Furthermore, since the first silicon substrate includes the through-silicon vias and is embedded in the substrate, a thin semiconductor package with small mounting area can be obtained.
The present invention is not limited to the exemplary embodiments described above, but can be changed as appropriate without departing from the spirit of the present invention.
According to the present invention, the silicon substrate including through-silicon vias is embedded in the package substrate, which minimizes the electric connection length to the package substrate or the second silicon substrate, and reduces parasitic capacitance of the transmission path. Further, the linear expansion coefficient of the base material forming the package substrate is specified and a material having the linear expansion coefficient that is close to that of the silicon substrate is selected, which makes it possible to suppress the warpage in the whole package substrate and ensures the connection reliability of the second silicon substrate.
While the invention has been particularly shown and described with reference to exemplary embodiments thereof, the invention is not limited to these exemplary embodiments. It will be understood by those of ordinary skill in the art that various changes in form and details may be made therein without departing from the spirit and scope of the present invention as defined by the claims.

Claims

What is claimed is:

1. A semiconductor package embedded with a plurality of silicon substrates including semiconductor elements, the semiconductor package comprising a through-silicon via in a first silicon substrate, wherein

a base material of a core substrate forming a package substrate has a linear expansion coefficient of 3 to 8 ppm/° C.
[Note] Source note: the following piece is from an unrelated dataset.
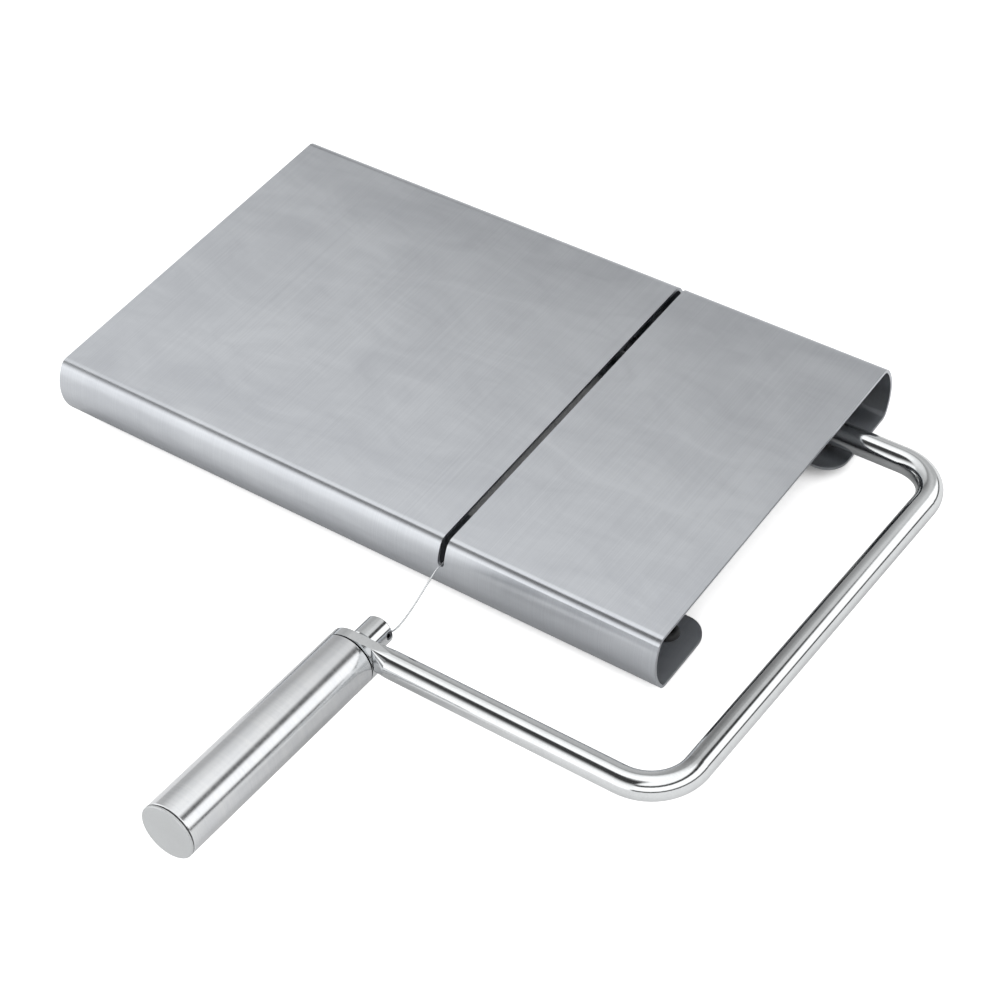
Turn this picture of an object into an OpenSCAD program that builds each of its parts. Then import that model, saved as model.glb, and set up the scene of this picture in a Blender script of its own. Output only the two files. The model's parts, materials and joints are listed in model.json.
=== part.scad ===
// Cheese slicer board. A stainless sheet folded round at its two long edges stands on
// four rubber feet. A bent rod is hinged inside the back fold and carries the cutting
// wire, which drops into the slot, and the handle, which turns to slacken the wire.
// All lengths are millimetres. X runs along the board, the handle points to -Y and Z is
// up. The origin is on the table, under the middle of the slicer's own box.

/* [Board] */
// Length of the board
board_l = 216; // [190:1:300]
// Width over the two folded edges
board_w = 132; // [124:1:180]
// Thickness over the folds, without the feet
board_h = 20; // [19:0.5:26]
// Thickness of the stainless sheet
sheet_t = 1; // [0.6:0.1:1.4]
// Outer radius of the bulging front and back walls
wall_r = 15.5; // [14:0.5:30]
// Outer radius of the bend between the top and a wall
top_bend_r = 3.5; // [2:0.5:6]
// Outer radius of the bend between a wall and its flange
bottom_bend_r = 3; // [2:0.5:6]
// Width of the flange folded under the front edge
front_flange_w = 29.2; // [28:0.2:40]
// Width of the flange folded under the back edge
back_flange_w = 32.8; // [32:0.2:45]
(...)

2. The semiconductor package according to claim 1, wherein the first silicon substrate includes a pad electrically connected to the through-silicon via.

3. The semiconductor package according to claim 2, wherein the pad is a copper pad.

4. The semiconductor package according to claim 1, wherein the first silicon substrate is electrically connected to a second silicon substrate through a micro via formed in the package substrate.